Fechando o trabalho, “MAHORAGA” (com título que faz referência ao mangá/anime Jujutsu Kaisen), “METE MARCHA” e “A HORDA” mantém o nível. A derradeira vem para saciar os fãs dos momentos mais pesados do grupo. É uma das que Charles mais destaca em riffs (e solo, inclusive), além de entrar na lista das que, provavelmente, funcionará bem para os momentos mais enérgicos nos palcos. Em menos de 40 minutos, PERPÉTUO encerra e convoca para outros plays.

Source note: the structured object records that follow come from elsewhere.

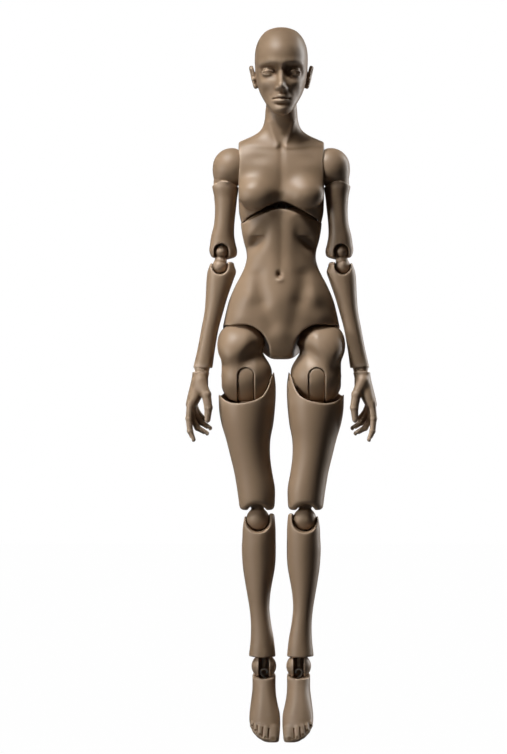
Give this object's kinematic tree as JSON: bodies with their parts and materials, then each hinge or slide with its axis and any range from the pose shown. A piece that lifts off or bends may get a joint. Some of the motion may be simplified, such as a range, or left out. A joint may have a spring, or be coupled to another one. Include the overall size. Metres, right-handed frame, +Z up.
{
  "type": "ball-jointed figure body",
  "caption": "Tall slender female-form figure body with a bald head, strung from hollow castings on elastic so that neck, waist, shoulders, elbows, wrists, hips, thighs, knees and ankles move.",
  "frame": {"origin": "underside of the crotch, in the middle, where a saddle stand holds the figure", "axes": "+Z up, -Y is the way the face looks, +X is the figure's own left side"},
  "size_m": [0.1644, 0.0643, 0.6],
  "materials": {
    "resin": "satin cast resin",
    "steel_wire": "bright drawn wire",
    "magnet": "nickel plated",
    "elastic_cord": "woven cover"
  },
  "bodies": {
    "lower_torso": {"lower_torso": "resin", "leg_elastic_left": "elastic_cord", "leg_elastic_right": "elastic_cord"},
    "chest": {"chest": "resin", "arm_elastic": "elastic_cord"},
    "neck_hook": {"neck_hook": "steel_wire"},
    "head": {"head": "resin", "head_magnet_left": "magnet", "head_magnet_right": "magnet"},
    "head_cap": {"head_cap": "resin", "cap_magnet_left": "magnet", "cap_magnet_right": "magnet"},
    "shoulder_core_left": {"shoulder_core_left": "resin"},
    "shoulder_cap_left": {"shoulder_cap_left": "resin"},
    "upper_arm_left": {"upper_arm_left": "resin"},
    "elbow_core_left": {"elbow_core_left": "resin"},
    "forearm_left": {"forearm_left": "resin"},
    "wrist_ball_left": {"wrist_ball_left": "resin"},
    "upper_thigh_left": {"upper_thigh_left": "resin"},
    "thigh_core_left": {"thigh_core_left": "resin"},
    "lower_thigh_left": {"lower_thigh_left": "resin"},
    "knee_core_left": {"knee_core_left": "resin"},
    "shin_left": {"shin_left": "resin"},
    "ankle_ball_left": {"ankle_ball_left": "resin"},
    "hand_left": {"hand_left": "resin", "wrist_hook_left": "steel_wire"},
    "foot_left": {"foot_left": "resin", "ankle_hook_left": "steel_wire"},
    "shoulder_core_right": {"shoulder_core_right": "resin"},
    "shoulder_cap_right": {"shoulder_cap_right": "resin"},
    "upper_arm_right": {"upper_arm_right": "resin"},
    "elbow_core_right": {"elbow_core_right": "resin"},
    "forearm_right": {"forearm_right": "resin"},
    "wrist_ball_right": {"wrist_ball_right": "resin"},
    "upper_thigh_right": {"upper_thigh_right": "resin"},
    "thigh_core_right": {"thigh_core_right": "resin"},
    "lower_thigh_right": {"lower_thigh_right": "resin"},
    "knee_core_right": {"knee_core_right": "resin"},
    "shin_right": {"shin_right": "resin"},
    "ankle_ball_right": {"ankle_ball_right": "resin"},
    "hand_right": {"hand_right": "resin", "wrist_hook_right": "steel_wire"},
    "foot_right": {"foot_right": "resin", "ankle_hook_right": "steel_wire"}
  },
  "joints": [
    {"name": "waist_bow", "type": "hinge", "parent": "lower_torso", "child": "chest", "pos_m": [0, 0.0005, 0.11], "axis": [1, 0, 0], "range_deg": [-6, 4.5], "deforming": ["leg_elastic_left", "leg_elastic_right"]},
    {"name": "neck_turn", "type": "hinge", "parent": "chest", "child": "neck_hook", "pos_m": [0, 0.0025, 0.216], "axis": [0, 0, 1], "range_deg": [-60, 60]},
    {"name": "neck_nod", "type": "hinge", "parent": "neck_hook", "child": "head", "pos_m": [0, 0.0025, 0.216], "axis": [1, 0, 0], "range_deg": [-12, 7]},
    {"name": "head_cap_pull", "type": "slide", "parent": "head", "child": "head_cap", "axis": [0, 0.9578, 0.2873], "range_m": [0, 0.02]},
    {"name": "shoulder_swing_left", "type": "hinge", "parent": "chest", "child": "shoulder_core_left", "pos_m": [0.0415, 0, 0.1615], "axis": [-1, 0, 0], "range_deg": [-45, 150], "deforming": ["arm_elastic"]},
    {"name": "shoulder_raise_left", "type": "hinge", "parent": "shoulder_core_left", "child": "shoulder_cap_left", "pos_m": [0.0415, 0, 0.1615], "axis": [0, -1, 0], "range_deg": [0, 60], "deforming": ["arm_elastic"]},
    {"name": "upper_arm_swivel_left", "type": "hinge", "parent": "shoulder_cap_left", "child": "upper_arm_left", "pos_m": [0.04737, 0, 0.1476], "axis": [-0.0534, 0, 0.9986], "range_deg": [-35, 35], "deforming": ["arm_elastic"]},
    {"name": "elbow_upper_left", "type": "hinge", "parent": "upper_arm_left", "child": "elbow_core_left", "pos_m": [0.0504, 0, 0.091], "axis": [-1, 0, 0], "range_deg": [0, 60], "deforming": ["arm_elastic"]},
    {"name": "elbow_lower_left", "type": "hinge", "parent": "elbow_core_left", "child": "forearm_left", "pos_m": [0.0518, 0, 0.0782], "axis": [-1, 0, 0], "range_deg": [0, 60], "deforming": ["arm_elastic"]},
    {"name": "wrist_twist_left", "type": "hinge", "parent": "forearm_left", "child": "wrist_ball_left", "pos_m": [0.0666, 0, -0.0085], "axis": [-0.1683, 0, 0.9857], "range_deg": [-80, 80], "deforming": ["arm_elastic"]},
    {"name": "wrist_flex_left", "type": "hinge", "parent": "wrist_ball_left", "child": "hand_left", "pos_m": [0.0666, 0, -0.0085], "axis": [0, 1, 0], "range_deg": [-30, 8], "deforming": ["arm_elastic"]},
    {"name": "hip_flex_left", "type": "hinge", "parent": "lower_torso", "child": "upper_thigh_left", "pos_m": [0.0315, 0.001, 0.0045], "axis": [-1, 0, 0], "range_deg": [-8, 65], "deforming": ["leg_elastic_left"]},
    {"name": "thigh_bend_left", "type": "hinge", "parent": "upper_thigh_left", "child": "thigh_core_left", "pos_m": [0.0298, 0, -0.014], "axis": [-1, 0, 0], "range_deg": [0, 38], "deforming": ["leg_elastic_left"]},
    {"name": "thigh_swivel_left", "type": "hinge", "parent": "thigh_core_left", "child": "lower_thigh_left", "pos_m": [0.0298, 0, -0.014], "axis": [0, 0, -1], "range_deg": [-30, 0], "deforming": ["leg_elastic_left"]},
    {"name": "knee_upper_left", "type": "hinge", "parent": "lower_thigh_left", "child": "knee_core_left", "pos_m": [0.0202, 0, -0.117], "axis": [1, 0, 0], "range_deg": [0, 58], "deforming": ["leg_elastic_left"]},
    {"name": "knee_lower_left", "type": "hinge", "parent": "knee_core_left", "child": "shin_left", "pos_m": [0.0197, 0, -0.1341], "axis": [1, 0, 0], "range_deg": [0, 58], "deforming": ["leg_elastic_left"]},
    {"name": "ankle_turn_left", "type": "hinge", "parent": "shin_left", "child": "ankle_ball_left", "pos_m": [0.0146, 0.001, -0.2576], "axis": [0, 0, 1], "range_deg": [0, 25], "deforming": ["leg_elastic_left"]},
    {"name": "ankle_flex_left", "type": "hinge", "parent": "ankle_ball_left", "child": "foot_left", "pos_m": [0.0146, 0.001, -0.2576], "axis": [-1, 0, 0], "range_deg": [-10, 30], "deforming": ["leg_elastic_left"]},
    {"name": "shoulder_swing_right", "type": "hinge", "parent": "chest", "child": "shoulder_core_right", "pos_m": [-0.0415, 0, 0.1615], "axis": [-1, 0, 0], "range_deg": [-45, 150], "deforming": ["arm_elastic"]},
    {"name": "shoulder_raise_right", "type": "hinge", "parent": "shoulder_core_right", "child": "shoulder_cap_right", "pos_m": [-0.0415, 0, 0.1615], "axis": [0, 1, 0], "range_deg": [0, 60], "deforming": ["arm_elastic"]},
    {"name": "upper_arm_swivel_right", "type": "hinge", "parent": "shoulder_cap_right", "child": "upper_arm_right", "pos_m": [-0.04737, 0, 0.1476], "axis": [-0.0534, 0, -0.9986], "range_deg": [-35, 35], "deforming": ["arm_elastic"]},
    {"name": "elbow_upper_right", "type": "hinge", "parent": "upper_arm_right", "child": "elbow_core_right", "pos_m": [-0.0504, 0, 0.091], "axis": [-1, 0, 0], "range_deg": [0, 60], "deforming": ["arm_elastic"]},
    {"name": "elbow_lower_right", "type": "hinge", "parent": "elbow_core_right", "child": "forearm_right", "pos_m": [-0.0518, 0, 0.0782], "axis": [-1, 0, 0], "range_deg": [0, 60], "deforming": ["arm_elastic"]},
    {"name": "wrist_twist_right", "type": "hinge", "parent": "forearm_right", "child": "wrist_ball_right", "pos_m": [-0.0666, 0, -0.0085], "axis": [-0.1683, 0, -0.9857], "range_deg": [-80, 80], "deforming": ["arm_elastic"]},
    {"name": "wrist_flex_right", "type": "hinge", "parent": "wrist_ball_right", "child": "hand_right", "pos_m": [-0.0666, 0, -0.0085], "axis": [0, -1, 0], "range_deg": [-30, 8], "deforming": ["arm_elastic"]},
    {"name": "hip_flex_right", "type": "hinge", "parent": "lower_torso", "child": "upper_thigh_right", "pos_m": [-0.0315, 0.001, 0.0045], "axis": [-1, 0, 0], "range_deg": [-8, 65], "deforming": ["leg_elastic_right"]},
    {"name": "thigh_bend_right", "type": "hinge", "parent": "upper_thigh_right", "child": "thigh_core_right", "pos_m": [-0.0298, 0, -0.014], "axis": [-1, 0, 0], "range_deg": [0, 38], "deforming": ["leg_elastic_right"]},
    {"name": "thigh_swivel_right", "type": "hinge", "parent": "thigh_core_right", "child": "lower_thigh_right", "pos_m": [-0.0298, 0, -0.014], "axis": [0, 0, 1], "range_deg": [-30, 0], "deforming": ["leg_elastic_right"]},
    {"name": "knee_upper_right", "type": "hinge", "parent": "lower_thigh_right", "child": "knee_core_right", "pos_m": [-0.0202, 0, -0.117], "axis": [1, 0, 0], "range_deg": [0, 58], "deforming": ["leg_elastic_right"]},
    {"name": "knee_lower_right", "type": "hinge", "parent": "knee_core_right", "child": "shin_right", "pos_m": [-0.0197, 0, -0.1341], "axis": [1, 0, 0], "range_deg": [0, 58], "deforming": ["leg_elastic_right"]},
    {"name": "ankle_turn_right", "type": "hinge", "parent": "shin_right", "child": "ankle_ball_right", "pos_m": [-0.0146, 0.001, -0.2576], "axis": [0, 0, -1], "range_deg": [0, 25], "deforming": ["leg_elastic_right"]},
    {"name": "ankle_flex_right", "type": "hinge", "parent": "ankle_ball_right", "child": "foot_right", "pos_m": [-0.0146, 0.001, -0.2576], "axis": [-1, 0, 0], "range_deg": [-10, 30], "deforming": ["leg_elastic_right"]}
  ]
}
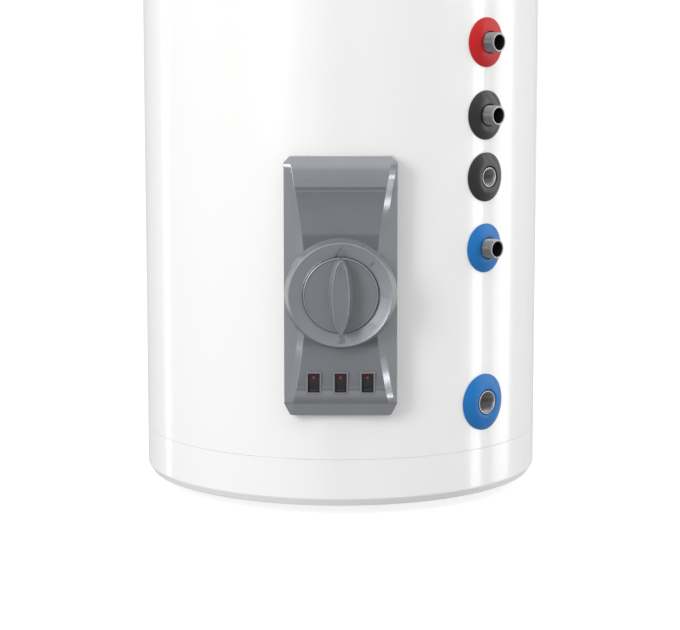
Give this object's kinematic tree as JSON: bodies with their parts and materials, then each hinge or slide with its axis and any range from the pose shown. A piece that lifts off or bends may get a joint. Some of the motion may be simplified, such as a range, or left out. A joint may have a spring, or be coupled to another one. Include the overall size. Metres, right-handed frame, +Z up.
{
  "type": "tank water heater",
  "caption": "Floor-standing electric tank water heater with a control cover, thermostat knob, rocker switches and a column of pipe ports.",
  "frame": {"origin": "under the middle of the bounding box, on the floor that the feet stand on", "axes": "+Z up along the tank; the control cover faces -Y; the ports stand to its right, between -Y and +X"},
  "size_m": [0.56, 0.644, 1.44],
  "materials": {
    "white_enamel": "gloss",
    "grey_plastic": "satin",
    "red_plastic": "gloss",
    "blue_plastic": "gloss",
    "black_plastic": "gloss",
    "red_lens": "clear gloss",
    "port_steel": "machined",
    "sheet_steel": "zinc plated",
    "glass_lining": "vitreous enamel",
    "foam": "open foam",
    "rubber": "matt",
    "copper": "drawn copper",
    "magnesium": "cast"
  },
  "bodies": {
    "heater": {"outer_casing": "white_enamel", "bottom_cap": "white_enamel", "top_cap": "white_enamel", "control_cover": "grey_plastic", "dial_ring": "grey_plastic", "switch_housing_1": "grey_plastic", "switch_housing_2": "grey_plastic", "switch_housing_3": "grey_plastic", "top_plug": "grey_plastic", "hot_rosette": "red_plastic", "cold_rosette": "blue_plastic", "drain_rosette": "blue_plastic", "recirculation_rosette": "black_plastic", "sensor_rosette": "black_plastic", "cable_gland": "black_plastic", "thermostat_body": "black_plastic", "terminal_block": "black_plastic", "thermal_cutout": "black_plastic", "hot_outlet_pipe": "port_steel", "recirculation_pipe": "port_steel", "cold_inlet_pipe": "port_steel", "sensor_socket": "port_steel", "drain_socket": "port_steel", "element_flange": "sheet_steel", "flange_bolt_1": "sheet_steel", "flange_bolt_2": "sheet_steel", "flange_bolt_3": "sheet_steel", "flange_bolt_4": "sheet_steel", "flange_bolt_5": "sheet_steel", "control_bracket": "sheet_steel", "lower_bracket": "sheet_steel", "cover_screw_left": "sheet_steel", "cover_screw_right": "sheet_steel", "tank_skirt": "sheet_steel", "anode_plug": "sheet_steel", "inner_tank": "glass_lining", "insulation_jacket": "foam", "top_insulation": "foam", "bottom_insulation": "foam", "foot_rear": "rubber", "foot_left": "rubber", "foot_right": "rubber", "flange_gasket": "rubber", "heating_element_1": "copper", "heating_element_2": "copper", "heating_element_3": "copper", "thermostat_pocket": "copper", "thermostat_rod": "copper", "hot_dip_tube": "copper", "cold_dip_tube": "copper", "anode_rod": "magnesium"},
    "thermostat_control": {"thermostat_knob": "grey_plastic", "thermostat_spindle": "sheet_steel"},
    "rocker_1": {"switch_rocker_1": "black_plastic", "indicator_lens_1": "red_lens"},
    "rocker_2": {"switch_rocker_2": "black_plastic", "indicator_lens_2": "red_lens"},
    "rocker_3": {"switch_rocker_3": "black_plastic", "indicator_lens_3": "red_lens"},
    "reset": {"reset_button": "red_plastic"}
  },
  "joints": [
    {"name": "knob_turn", "type": "hinge", "parent": "heater", "child": "thermostat_control", "pos_m": [0, -0.286, 0.305], "axis": [0, 1, 0], "range_deg": [0, 180]},
    {"name": "rocker_1_tip", "type": "hinge", "parent": "heater", "child": "rocker_1", "pos_m": [-0.0353, -0.2805, 0.1875], "axis": [1, 0, 0], "range_deg": [-14, 0]},
    {"name": "rocker_2_tip", "type": "hinge", "parent": "heater", "child": "rocker_2", "pos_m": [0, -0.2805, 0.1875], "axis": [1, 0, 0], "range_deg": [-14, 0]},
    {"name": "rocker_3_tip", "type": "hinge", "parent": "heater", "child": "rocker_3", "pos_m": [0.0353, -0.2805, 0.1875], "axis": [1, 0, 0], "range_deg": [-14, 0]},
    {"name": "reset_press", "type": "slide", "parent": "heater", "child": "reset", "axis": [0, 1, 0], "range_m": [0, 0.0015], "stiffness_N_per_m": 400, "springref_m": -0.001}
  ]
}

O que seria do mundo sem a música preta? A indagação é uma das mais potentes levantadas pela banda e, não por acaso, integra a faixa-título desse registro. No centro dessa encruzilhada, de rica história musical negra, o Black Pantera situa PERPÉTUO. Sob a forma de um dos gêneros musicais de origem negra mais associados, hoje, à branquitude, os mineiros conectam outros ritmos e influências pretas. E é o groove, a conexão entre os músicos, que dá a liga e traz coesão às diversas passagens e influências da banda, além da segurança do posicionamento social e político.

Como resposta aos questionamentos levantados no início desse texto, o Black Pantera modula sua música, sua arte. E traz acessibilidade aos momentos pesados e, às vezes, experimentais demais para um público amplo. As possíveis respostas estão nas letras, mas principalmente na música – no groove – na subjetividade. Que venham mais álbuns, shows e, pelo visto, a entrada ao mainstream.